Final Thought: IAM Is No Longer a Back-Office Control
Identity & Access Management is now a frontline security discipline. In a world of cloud apps, remote work, automation, APIs, and federated trust, identity has become the pathway attackers most want to exploit. That makes over-provisioned permissions, weak authentication, and credential sprawl more than technical debt. They are strategic vulnerabilities.
The organizations that reduce IAM risk fastest are the ones that stop treating identity as an IT administration problem and start treating it as a security architecture priority. They tighten privileges, modernize authentication, control machine identities, improve telemetry, and continuously validate access based on current context.
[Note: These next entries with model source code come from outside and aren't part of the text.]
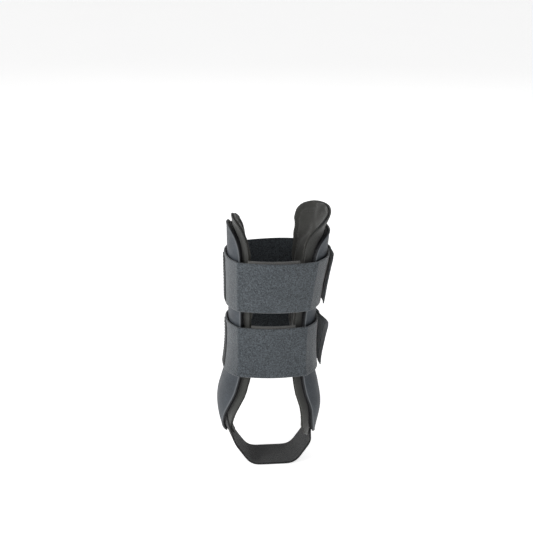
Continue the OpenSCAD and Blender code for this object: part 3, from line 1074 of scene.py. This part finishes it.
def tab_middle(level, angle, w):
    """Distance of a tab's middle from the path. Its root lies on the strap's end, the free part comes
    down past it, and the tip flares out."""
    past = np.clip((TAB_ROOT - angle) / (TAB_ROOT - TAB_TIP[level][1]), 0, None)
    low, high = TAB_FLARE[level]
    lift = (low + (high - low) * (1 - (1 - w / STRAP_W) ** 1.8)) * past**1.6
    return TAB_REST - TAB_DROP * smooth((12 - angle) / 12) + lift


def tab_ripple(angle, w):
    length = (TAB_FROM - angle) * DEG_TO_MM
    return 0.6 * (value_noise(np.stack([length, w, 0 * w], -1), 12, 31) - 0.5)


def make_tab(level, z0):
    angle, w, length, from_tip, side = tab_grid(level, TAB_FROM, 0, 0)
    h = TAB_T / 2 * half_round(side, 0.7) * half_round(from_tip, 0.8) * half_round(length, 0.8)
    middle = tab_middle(level, angle, w) + tab_ripple(angle, w) * smooth(length / 20)
    press = 0.25 * np.exp(-((length - 2.2) / 0.8) ** 2) + 0.25 * np.exp(-((side - 2.0) / 0.7) ** 2)
    lifts = pile(np.stack([length, w, 0 * w], -1), 0.10)
    lifts = lifts * half_round(side, 1.5) * half_round(from_tip, 1.5)
    out = on_strap(z0 + w, angle, middle + h + lifts - press)
    inn = on_strap(z0 + w, angle, middle - h)
    tab = closed_sheet(f"{level}_tab_flap", out, inn, TAB, np.stack([length, w], -1))
    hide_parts(f"{level}_tab")
    z_middle = z0 + STRAP_W / 2
    bend(tab, f"{level}_strap_front", f"{level}_tab", z_middle, TAB_ROOT + 4, TAB_ROOT - 4, 1)


def make_tab_hooks(level, z0):
    """The hook tape on the inside of a tab's free part."""
    angle, w, length, from_tip, side = tab_grid(level, TAB_HOOK_FROM, TAB_HOOK_SHORT, TAB_HOOK_IN)
    h = 0.3 * half_round(side, 0.5) * half_round(from_tip, 0.5) * half_round(length, 0.5)
    middle = tab_middle(level, angle, w) - 0.95 + tab_ripple(angle, w)
    out = on_strap(z0 + w, angle, middle + h)
    inn = on_strap(z0 + w, angle, middle - h)
    # Its lighter colour is painted light on the tab's inner face.
    hooks = closed_sheet(f"{level}_tab_hooks", out, inn, TAB_HOOK_PAINTED_LIGHT, np.stack([length, w], -1))
    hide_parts(f"{level}_tab_hook")
    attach(hooks, f"{level}_tab")


def tab_stitches(level, z0):
    """Two rows of stitches across a tab's sewn root."""
    pitch, half = 2.9, 1.0
    spots = []
    for inset in (2.2, 6.2):
        angle = TAB_FROM - inset / DEG_TO_MM
        spots += [((angle, w - half), (angle, w + half)) for w in np.arange(3.2, STRAP_W - 3, pitch)]
    face = TAB_REST + TAB_T / 2
    strap_stitches(f"{level}_tab_stitching", z0, spots, face - 0.03, f"{level}_strap_front")


# ---- the CAD nodes that stay: hook patches under the straps ----


def keep_cad_nodes():
    for node in ("lateral_strap_hooks", "medial_strap_hooks"):
        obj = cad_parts[node]
        obj.data.materials.clear()
        obj.data.materials.append(HOOK)


# ---- floor, light and camera ----


def add_stage():
    mesh = bpy.data.meshes.new("floor")
    size, z = 6.0, -0.0004
    corners = [(-size, -size, z), (size, -size, z), (size, size, z), (-size, size, z)]
    mesh.from_pydata(corners, [], [(0, 1, 2, 3)])
    mesh.materials.append(floor_material())
    floor = bpy.data.objects.new("floor", mesh)
    bpy.context.scene.collection.objects.link(floor)


def add_area(name, place, target, size, power):
    data = bpy.data.lights.new(name, "AREA")
    data.shape = "RECTANGLE"
    data.size, data.size_y = size
    data.energy = power
    light = bpy.data.objects.new(name, data)
    light.location = place
    light.rotation_euler = (Vector(target) - Vector(place)).to_track_quat("-Z", "Y").to_euler()
    bpy.context.scene.collection.objects.link(light)


def add_lights():
    target = (0, 0, 0.14)
    add_area("key", (-1.45, -0.95, 0.9), target, (0.8, 0.8), 17)
    add_area("fill", (0.05, -1.7, 0.55), target, (1.2, 1.2), 7)
    add_area("back", (0.3, 1.4, 1.3), target, (1.6, 1.0), 9)


def add_world():
    """A pale studio, brightest at the horizon and darker on the medial side."""
    world = bpy.data.worlds.new("studio")
    world.use_nodes = True
    tree = world.node_tree
    direction = tree.nodes.new("ShaderNodeTexCoord").outputs["Generated"]
    split = tree.nodes.new("ShaderNodeSeparateXYZ")
    tree.links.new(direction, split.inputs[0])
    sky = tree.nodes.new("ShaderNodeValToRGB")
    for element, (height, level) in zip(sky.color_ramp.elements, ((0.06, 1.0), (0.40, 0.22))):
        element.position = height
        element.color = (level, level, level, 1)
    tree.links.new(split.outputs["Z"], sky.inputs["Fac"])
    shaded = tree.nodes.new("ShaderNodeMapRange")
    for socket, value in (("From Min", -0.2), ("From Max", 0.8), ("To Min", 1.0), ("To Max", 0.15)):
        shaded.inputs[socket].default_value = value
    tree.links.new(split.outputs["X"], shaded.inputs["Value"])
    background = tree.nodes["Background"]
    tree.links.new(sky.outputs["Color"], background.inputs["Color"])
    tree.links.new(shaded.outputs["Result"], background.inputs["Strength"])
    bpy.context.scene.world = world
    bpy.context.scene.view_settings.view_transform = "Standard"


def add_camera():
    azimuth, elevation = math.radians(-6), math.radians(17)
    distance = 1.3
    aim = Vector((-0.0046, 0.0, 0.193))
    back = Vector((math.sin(azimuth) * math.cos(elevation), -math.cos(azimuth) * math.cos(elevation),
                   math.sin(elevation)))
    data = bpy.data.cameras.new("camera")
    data.sensor_width = 36
    data.lens = 94.4
    camera = bpy.data.objects.new("camera", data)
    camera.location = aim + back * distance
    camera.rotation_euler = (-back).to_track_quat("-Z", "Y").to_euler()
    bpy.context.scene.collection.objects.link(camera)
    bpy.context.scene.camera = camera


for side in (LATERAL, MEDIAL):
    make_shell(side)
    make_liner(side)
    make_hook_field(side)
    make_heel_half(side)
for level in ("upper", "lower"):
    make_strap(level)
keep_cad_nodes()
add_stage()
add_lights()
add_world()
add_camera()
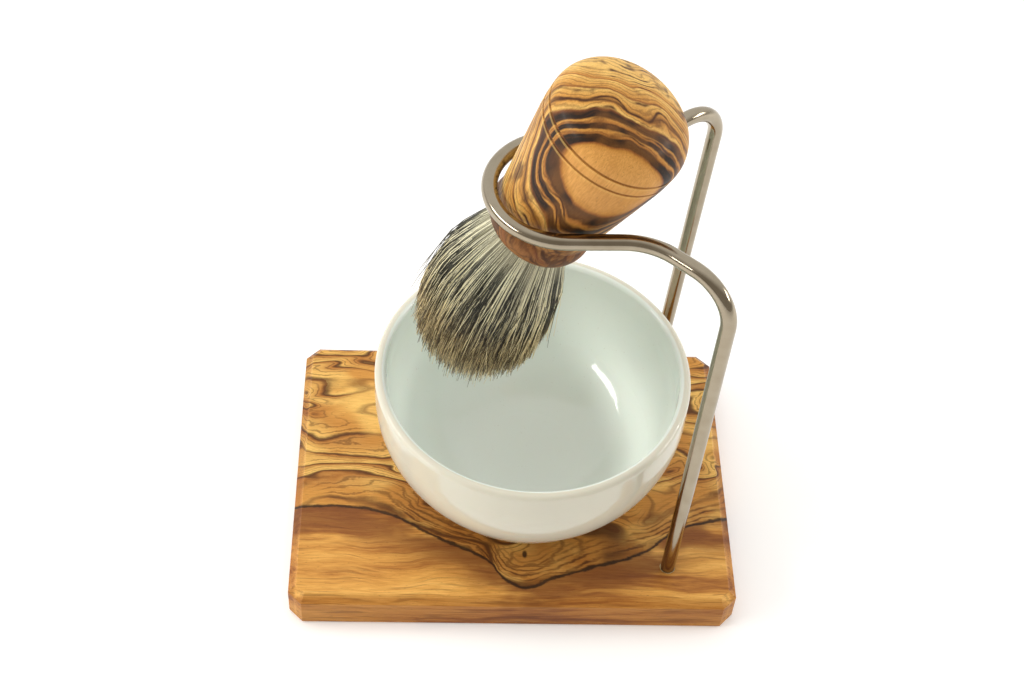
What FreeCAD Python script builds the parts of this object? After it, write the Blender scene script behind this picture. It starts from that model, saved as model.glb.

That is how they shrink blast radius, slow attacker movement, and turn IAM from a hidden weakness into a real security advantage.
FAQ
What is the biggest IAM risk today?
The biggest risk is the combination of weak authentication, excessive permissions, and poor visibility across human and machine identities.
Why is over-provisioned access dangerous?
Because one compromised account can inherit far more access than intended, allowing lateral movement and privilege escalation.
What is credential sprawl?
Credential sprawl is the uncontrolled growth of passwords, secrets, keys, tokens, and service accounts across users, applications, and automation systems.
How can companies improve IAM quickly?
Start with access reviews, phishing-resistant MFA, credential inventory, privileged access control, and stronger identity monitoring.